- Instructions to follow -
Write out the whole listing again, exactly as given.

- Collected data -
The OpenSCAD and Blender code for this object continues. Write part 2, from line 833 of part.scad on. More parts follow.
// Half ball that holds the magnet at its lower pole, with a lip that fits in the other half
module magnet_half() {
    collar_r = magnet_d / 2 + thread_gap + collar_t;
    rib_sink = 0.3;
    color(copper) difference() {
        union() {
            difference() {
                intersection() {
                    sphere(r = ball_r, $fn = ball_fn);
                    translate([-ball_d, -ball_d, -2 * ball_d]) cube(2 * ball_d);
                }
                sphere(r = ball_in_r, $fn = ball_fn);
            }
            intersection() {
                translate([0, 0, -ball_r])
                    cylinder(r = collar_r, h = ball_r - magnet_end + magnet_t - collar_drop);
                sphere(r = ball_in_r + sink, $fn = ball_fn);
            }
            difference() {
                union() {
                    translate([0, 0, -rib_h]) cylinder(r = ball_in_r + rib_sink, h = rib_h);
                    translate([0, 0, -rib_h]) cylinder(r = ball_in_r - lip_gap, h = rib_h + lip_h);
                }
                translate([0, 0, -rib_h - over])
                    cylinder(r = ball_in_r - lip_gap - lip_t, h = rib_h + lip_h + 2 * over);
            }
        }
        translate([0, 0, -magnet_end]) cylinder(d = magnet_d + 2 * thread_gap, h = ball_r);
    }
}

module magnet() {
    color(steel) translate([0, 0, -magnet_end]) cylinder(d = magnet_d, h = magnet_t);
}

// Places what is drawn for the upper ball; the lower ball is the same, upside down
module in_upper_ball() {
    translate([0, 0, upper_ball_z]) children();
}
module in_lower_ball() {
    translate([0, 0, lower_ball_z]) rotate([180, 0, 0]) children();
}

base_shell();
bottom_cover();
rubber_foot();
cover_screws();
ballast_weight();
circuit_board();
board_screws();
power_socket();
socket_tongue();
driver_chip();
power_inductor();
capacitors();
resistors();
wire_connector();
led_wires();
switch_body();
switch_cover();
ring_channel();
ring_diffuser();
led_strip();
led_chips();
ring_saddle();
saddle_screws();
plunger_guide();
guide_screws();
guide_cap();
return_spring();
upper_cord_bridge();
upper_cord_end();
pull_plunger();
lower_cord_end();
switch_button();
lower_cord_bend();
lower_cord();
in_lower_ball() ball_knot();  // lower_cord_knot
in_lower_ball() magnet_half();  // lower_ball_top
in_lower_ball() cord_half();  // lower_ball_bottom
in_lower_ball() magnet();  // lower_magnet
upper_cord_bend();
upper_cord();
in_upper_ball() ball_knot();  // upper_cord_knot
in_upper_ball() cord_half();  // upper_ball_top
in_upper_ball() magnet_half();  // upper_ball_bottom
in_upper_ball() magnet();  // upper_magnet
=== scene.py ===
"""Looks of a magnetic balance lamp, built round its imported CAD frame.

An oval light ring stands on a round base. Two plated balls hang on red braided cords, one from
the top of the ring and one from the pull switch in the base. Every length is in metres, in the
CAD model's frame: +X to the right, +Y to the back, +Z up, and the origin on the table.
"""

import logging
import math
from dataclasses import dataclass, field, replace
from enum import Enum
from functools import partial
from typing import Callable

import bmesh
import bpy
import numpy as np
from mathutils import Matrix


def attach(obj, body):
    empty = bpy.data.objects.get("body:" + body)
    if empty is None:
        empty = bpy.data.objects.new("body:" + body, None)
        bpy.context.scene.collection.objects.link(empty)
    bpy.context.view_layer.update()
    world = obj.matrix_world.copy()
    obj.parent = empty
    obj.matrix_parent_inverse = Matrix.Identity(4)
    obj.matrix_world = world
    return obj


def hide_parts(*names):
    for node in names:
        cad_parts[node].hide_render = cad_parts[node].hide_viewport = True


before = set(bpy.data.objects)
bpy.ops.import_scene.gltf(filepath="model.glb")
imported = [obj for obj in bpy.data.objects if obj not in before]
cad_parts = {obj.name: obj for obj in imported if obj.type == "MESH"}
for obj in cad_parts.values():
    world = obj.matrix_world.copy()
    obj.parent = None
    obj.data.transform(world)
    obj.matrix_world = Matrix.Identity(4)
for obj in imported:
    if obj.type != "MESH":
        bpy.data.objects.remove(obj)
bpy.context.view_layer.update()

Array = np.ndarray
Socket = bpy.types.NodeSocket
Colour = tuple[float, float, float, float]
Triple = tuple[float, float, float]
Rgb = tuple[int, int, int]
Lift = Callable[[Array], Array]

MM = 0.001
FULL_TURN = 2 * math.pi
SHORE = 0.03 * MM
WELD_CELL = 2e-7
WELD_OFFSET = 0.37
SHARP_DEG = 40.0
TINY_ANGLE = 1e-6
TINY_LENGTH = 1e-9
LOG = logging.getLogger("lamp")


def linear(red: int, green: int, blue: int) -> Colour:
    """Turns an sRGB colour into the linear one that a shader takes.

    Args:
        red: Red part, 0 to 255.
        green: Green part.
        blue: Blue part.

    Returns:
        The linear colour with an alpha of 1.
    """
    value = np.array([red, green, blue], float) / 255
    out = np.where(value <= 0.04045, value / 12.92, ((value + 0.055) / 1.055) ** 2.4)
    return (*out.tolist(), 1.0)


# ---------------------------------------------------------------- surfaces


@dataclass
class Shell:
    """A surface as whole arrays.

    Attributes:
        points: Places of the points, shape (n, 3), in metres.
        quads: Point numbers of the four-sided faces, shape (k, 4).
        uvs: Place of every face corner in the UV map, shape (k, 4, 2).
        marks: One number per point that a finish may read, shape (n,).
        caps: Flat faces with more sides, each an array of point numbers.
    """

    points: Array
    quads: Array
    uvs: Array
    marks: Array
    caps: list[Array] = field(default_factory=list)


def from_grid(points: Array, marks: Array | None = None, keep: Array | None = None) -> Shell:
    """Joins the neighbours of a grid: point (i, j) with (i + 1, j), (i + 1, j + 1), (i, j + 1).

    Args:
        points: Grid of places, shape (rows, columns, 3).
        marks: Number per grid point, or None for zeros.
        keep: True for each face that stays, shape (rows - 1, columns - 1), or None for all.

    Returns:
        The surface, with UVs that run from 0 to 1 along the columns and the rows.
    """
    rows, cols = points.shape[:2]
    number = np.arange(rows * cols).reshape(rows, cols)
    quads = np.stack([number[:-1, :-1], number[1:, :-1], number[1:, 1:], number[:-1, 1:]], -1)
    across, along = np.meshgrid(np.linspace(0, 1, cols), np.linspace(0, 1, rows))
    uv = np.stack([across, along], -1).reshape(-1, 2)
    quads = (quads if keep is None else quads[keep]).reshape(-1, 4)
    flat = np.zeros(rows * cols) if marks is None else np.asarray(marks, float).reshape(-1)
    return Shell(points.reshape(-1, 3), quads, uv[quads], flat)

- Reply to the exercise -
The OpenSCAD and Blender code for this object continues. Write part 2, from line 833 of part.scad on. More parts follow.
// Half ball that holds the magnet at its lower pole, with a lip that fits in the other half
module magnet_half() {
    collar_r = magnet_d / 2 + thread_gap + collar_t;
    rib_sink = 0.3;
    color(copper) difference() {
        union() {
            difference() {
                intersection() {
                    sphere(r = ball_r, $fn = ball_fn);
                    translate([-ball_d, -ball_d, -2 * ball_d]) cube(2 * ball_d);
                }
                sphere(r = ball_in_r, $fn = ball_fn);
            }
            intersection() {
                translate([0, 0, -ball_r])
                    cylinder(r = collar_r, h = ball_r - magnet_end + magnet_t - collar_drop);
                sphere(r = ball_in_r + sink, $fn = ball_fn);
            }
            difference() {
                union() {
                    translate([0, 0, -rib_h]) cylinder(r = ball_in_r + rib_sink, h = rib_h);
                    translate([0, 0, -rib_h]) cylinder(r = ball_in_r - lip_gap, h = rib_h + lip_h);
                }
                translate([0, 0, -rib_h - over])
                    cylinder(r = ball_in_r - lip_gap - lip_t, h = rib_h + lip_h + 2 * over);
            }
        }
        translate([0, 0, -magnet_end]) cylinder(d = magnet_d + 2 * thread_gap, h = ball_r);
    }
}

module magnet() {
    color(steel) translate([0, 0, -magnet_end]) cylinder(d = magnet_d, h = magnet_t);
}

// Places what is drawn for the upper ball; the lower ball is the same, upside down
module in_upper_ball() {
    translate([0, 0, upper_ball_z]) children();
}
module in_lower_ball() {
    translate([0, 0, lower_ball_z]) rotate([180, 0, 0]) children();
}

base_shell();
bottom_cover();
rubber_foot();
cover_screws();
ballast_weight();
circuit_board();
board_screws();
power_socket();
socket_tongue();
driver_chip();
power_inductor();
capacitors();
resistors();
wire_connector();
led_wires();
switch_body();
switch_cover();
ring_channel();
ring_diffuser();
led_strip();
led_chips();
ring_saddle();
saddle_screws();
plunger_guide();
guide_screws();
guide_cap();
return_spring();
upper_cord_bridge();
upper_cord_end();
pull_plunger();
lower_cord_end();
switch_button();
lower_cord_bend();
lower_cord();
in_lower_ball() ball_knot();  // lower_cord_knot
in_lower_ball() magnet_half();  // lower_ball_top
in_lower_ball() cord_half();  // lower_ball_bottom
in_lower_ball() magnet();  // lower_magnet
upper_cord_bend();
upper_cord();
in_upper_ball() ball_knot();  // upper_cord_knot
in_upper_ball() cord_half();  // upper_ball_top
in_upper_ball() magnet_half();  // upper_ball_bottom
in_upper_ball() magnet();  // upper_magnet
=== scene.py ===
"""Looks of a magnetic balance lamp, built round its imported CAD frame.

An oval light ring stands on a round base. Two plated balls hang on red braided cords, one from
the top of the ring and one from the pull switch in the base. Every length is in metres, in the
CAD model's frame: +X to the right, +Y to the back, +Z up, and the origin on the table.
"""

import logging
import math
from dataclasses import dataclass, field, replace
from enum import Enum
from functools import partial
from typing import Callable

import bmesh
import bpy
import numpy as np
from mathutils import Matrix


def attach(obj, body):
    empty = bpy.data.objects.get("body:" + body)
    if empty is None:
        empty = bpy.data.objects.new("body:" + body, None)
        bpy.context.scene.collection.objects.link(empty)
    bpy.context.view_layer.update()
    world = obj.matrix_world.copy()
    obj.parent = empty
    obj.matrix_parent_inverse = Matrix.Identity(4)
    obj.matrix_world = world
    return obj


def hide_parts(*names):
    for node in names:
        cad_parts[node].hide_render = cad_parts[node].hide_viewport = True


before = set(bpy.data.objects)
bpy.ops.import_scene.gltf(filepath="model.glb")
imported = [obj for obj in bpy.data.objects if obj not in before]
cad_parts = {obj.name: obj for obj in imported if obj.type == "MESH"}
for obj in cad_parts.values():
    world = obj.matrix_world.copy()
    obj.parent = None
    obj.data.transform(world)
    obj.matrix_world = Matrix.Identity(4)
for obj in imported:
    if obj.type != "MESH":
        bpy.data.objects.remove(obj)
bpy.context.view_layer.update()

Array = np.ndarray
Socket = bpy.types.NodeSocket
Colour = tuple[float, float, float, float]
Triple = tuple[float, float, float]
Rgb = tuple[int, int, int]
Lift = Callable[[Array], Array]

MM = 0.001
FULL_TURN = 2 * math.pi
SHORE = 0.03 * MM
WELD_CELL = 2e-7
WELD_OFFSET = 0.37
SHARP_DEG = 40.0
TINY_ANGLE = 1e-6
TINY_LENGTH = 1e-9
LOG = logging.getLogger("lamp")


def linear(red: int, green: int, blue: int) -> Colour:
    """Turns an sRGB colour into the linear one that a shader takes.

    Args:
        red: Red part, 0 to 255.
        green: Green part.
        blue: Blue part.

    Returns:
        The linear colour with an alpha of 1.
    """
    value = np.array([red, green, blue], float) / 255
    out = np.where(value <= 0.04045, value / 12.92, ((value + 0.055) / 1.055) ** 2.4)
    return (*out.tolist(), 1.0)


# ---------------------------------------------------------------- surfaces


@dataclass
class Shell:
    """A surface as whole arrays.

    Attributes:
        points: Places of the points, shape (n, 3), in metres.
        quads: Point numbers of the four-sided faces, shape (k, 4).
        uvs: Place of every face corner in the UV map, shape (k, 4, 2).
        marks: One number per point that a finish may read, shape (n,).
        caps: Flat faces with more sides, each an array of point numbers.
    """

    points: Array
    quads: Array
    uvs: Array
    marks: Array
    caps: list[Array] = field(default_factory=list)


def from_grid(points: Array, marks: Array | None = None, keep: Array | None = None) -> Shell:
    """Joins the neighbours of a grid: point (i, j) with (i + 1, j), (i + 1, j + 1), (i, j + 1).

    Args:
        points: Grid of places, shape (rows, columns, 3).
        marks: Number per grid point, or None for zeros.
        keep: True for each face that stays, shape (rows - 1, columns - 1), or None for all.

    Returns:
        The surface, with UVs that run from 0 to 1 along the columns and the rows.
    """
    rows, cols = points.shape[:2]
    number = np.arange(rows * cols).reshape(rows, cols)
    quads = np.stack([number[:-1, :-1], number[1:, :-1], number[1:, 1:], number[:-1, 1:]], -1)
    across, along = np.meshgrid(np.linspace(0, 1, cols), np.linspace(0, 1, rows))
    uv = np.stack([across, along], -1).reshape(-1, 2)
    quads = (quads if keep is None else quads[keep]).reshape(-1, 4)
    flat = np.zeros(rows * cols) if marks is None else np.asarray(marks, float).reshape(-1)
    return Shell(points.reshape(-1, 3), quads, uv[quads], flat)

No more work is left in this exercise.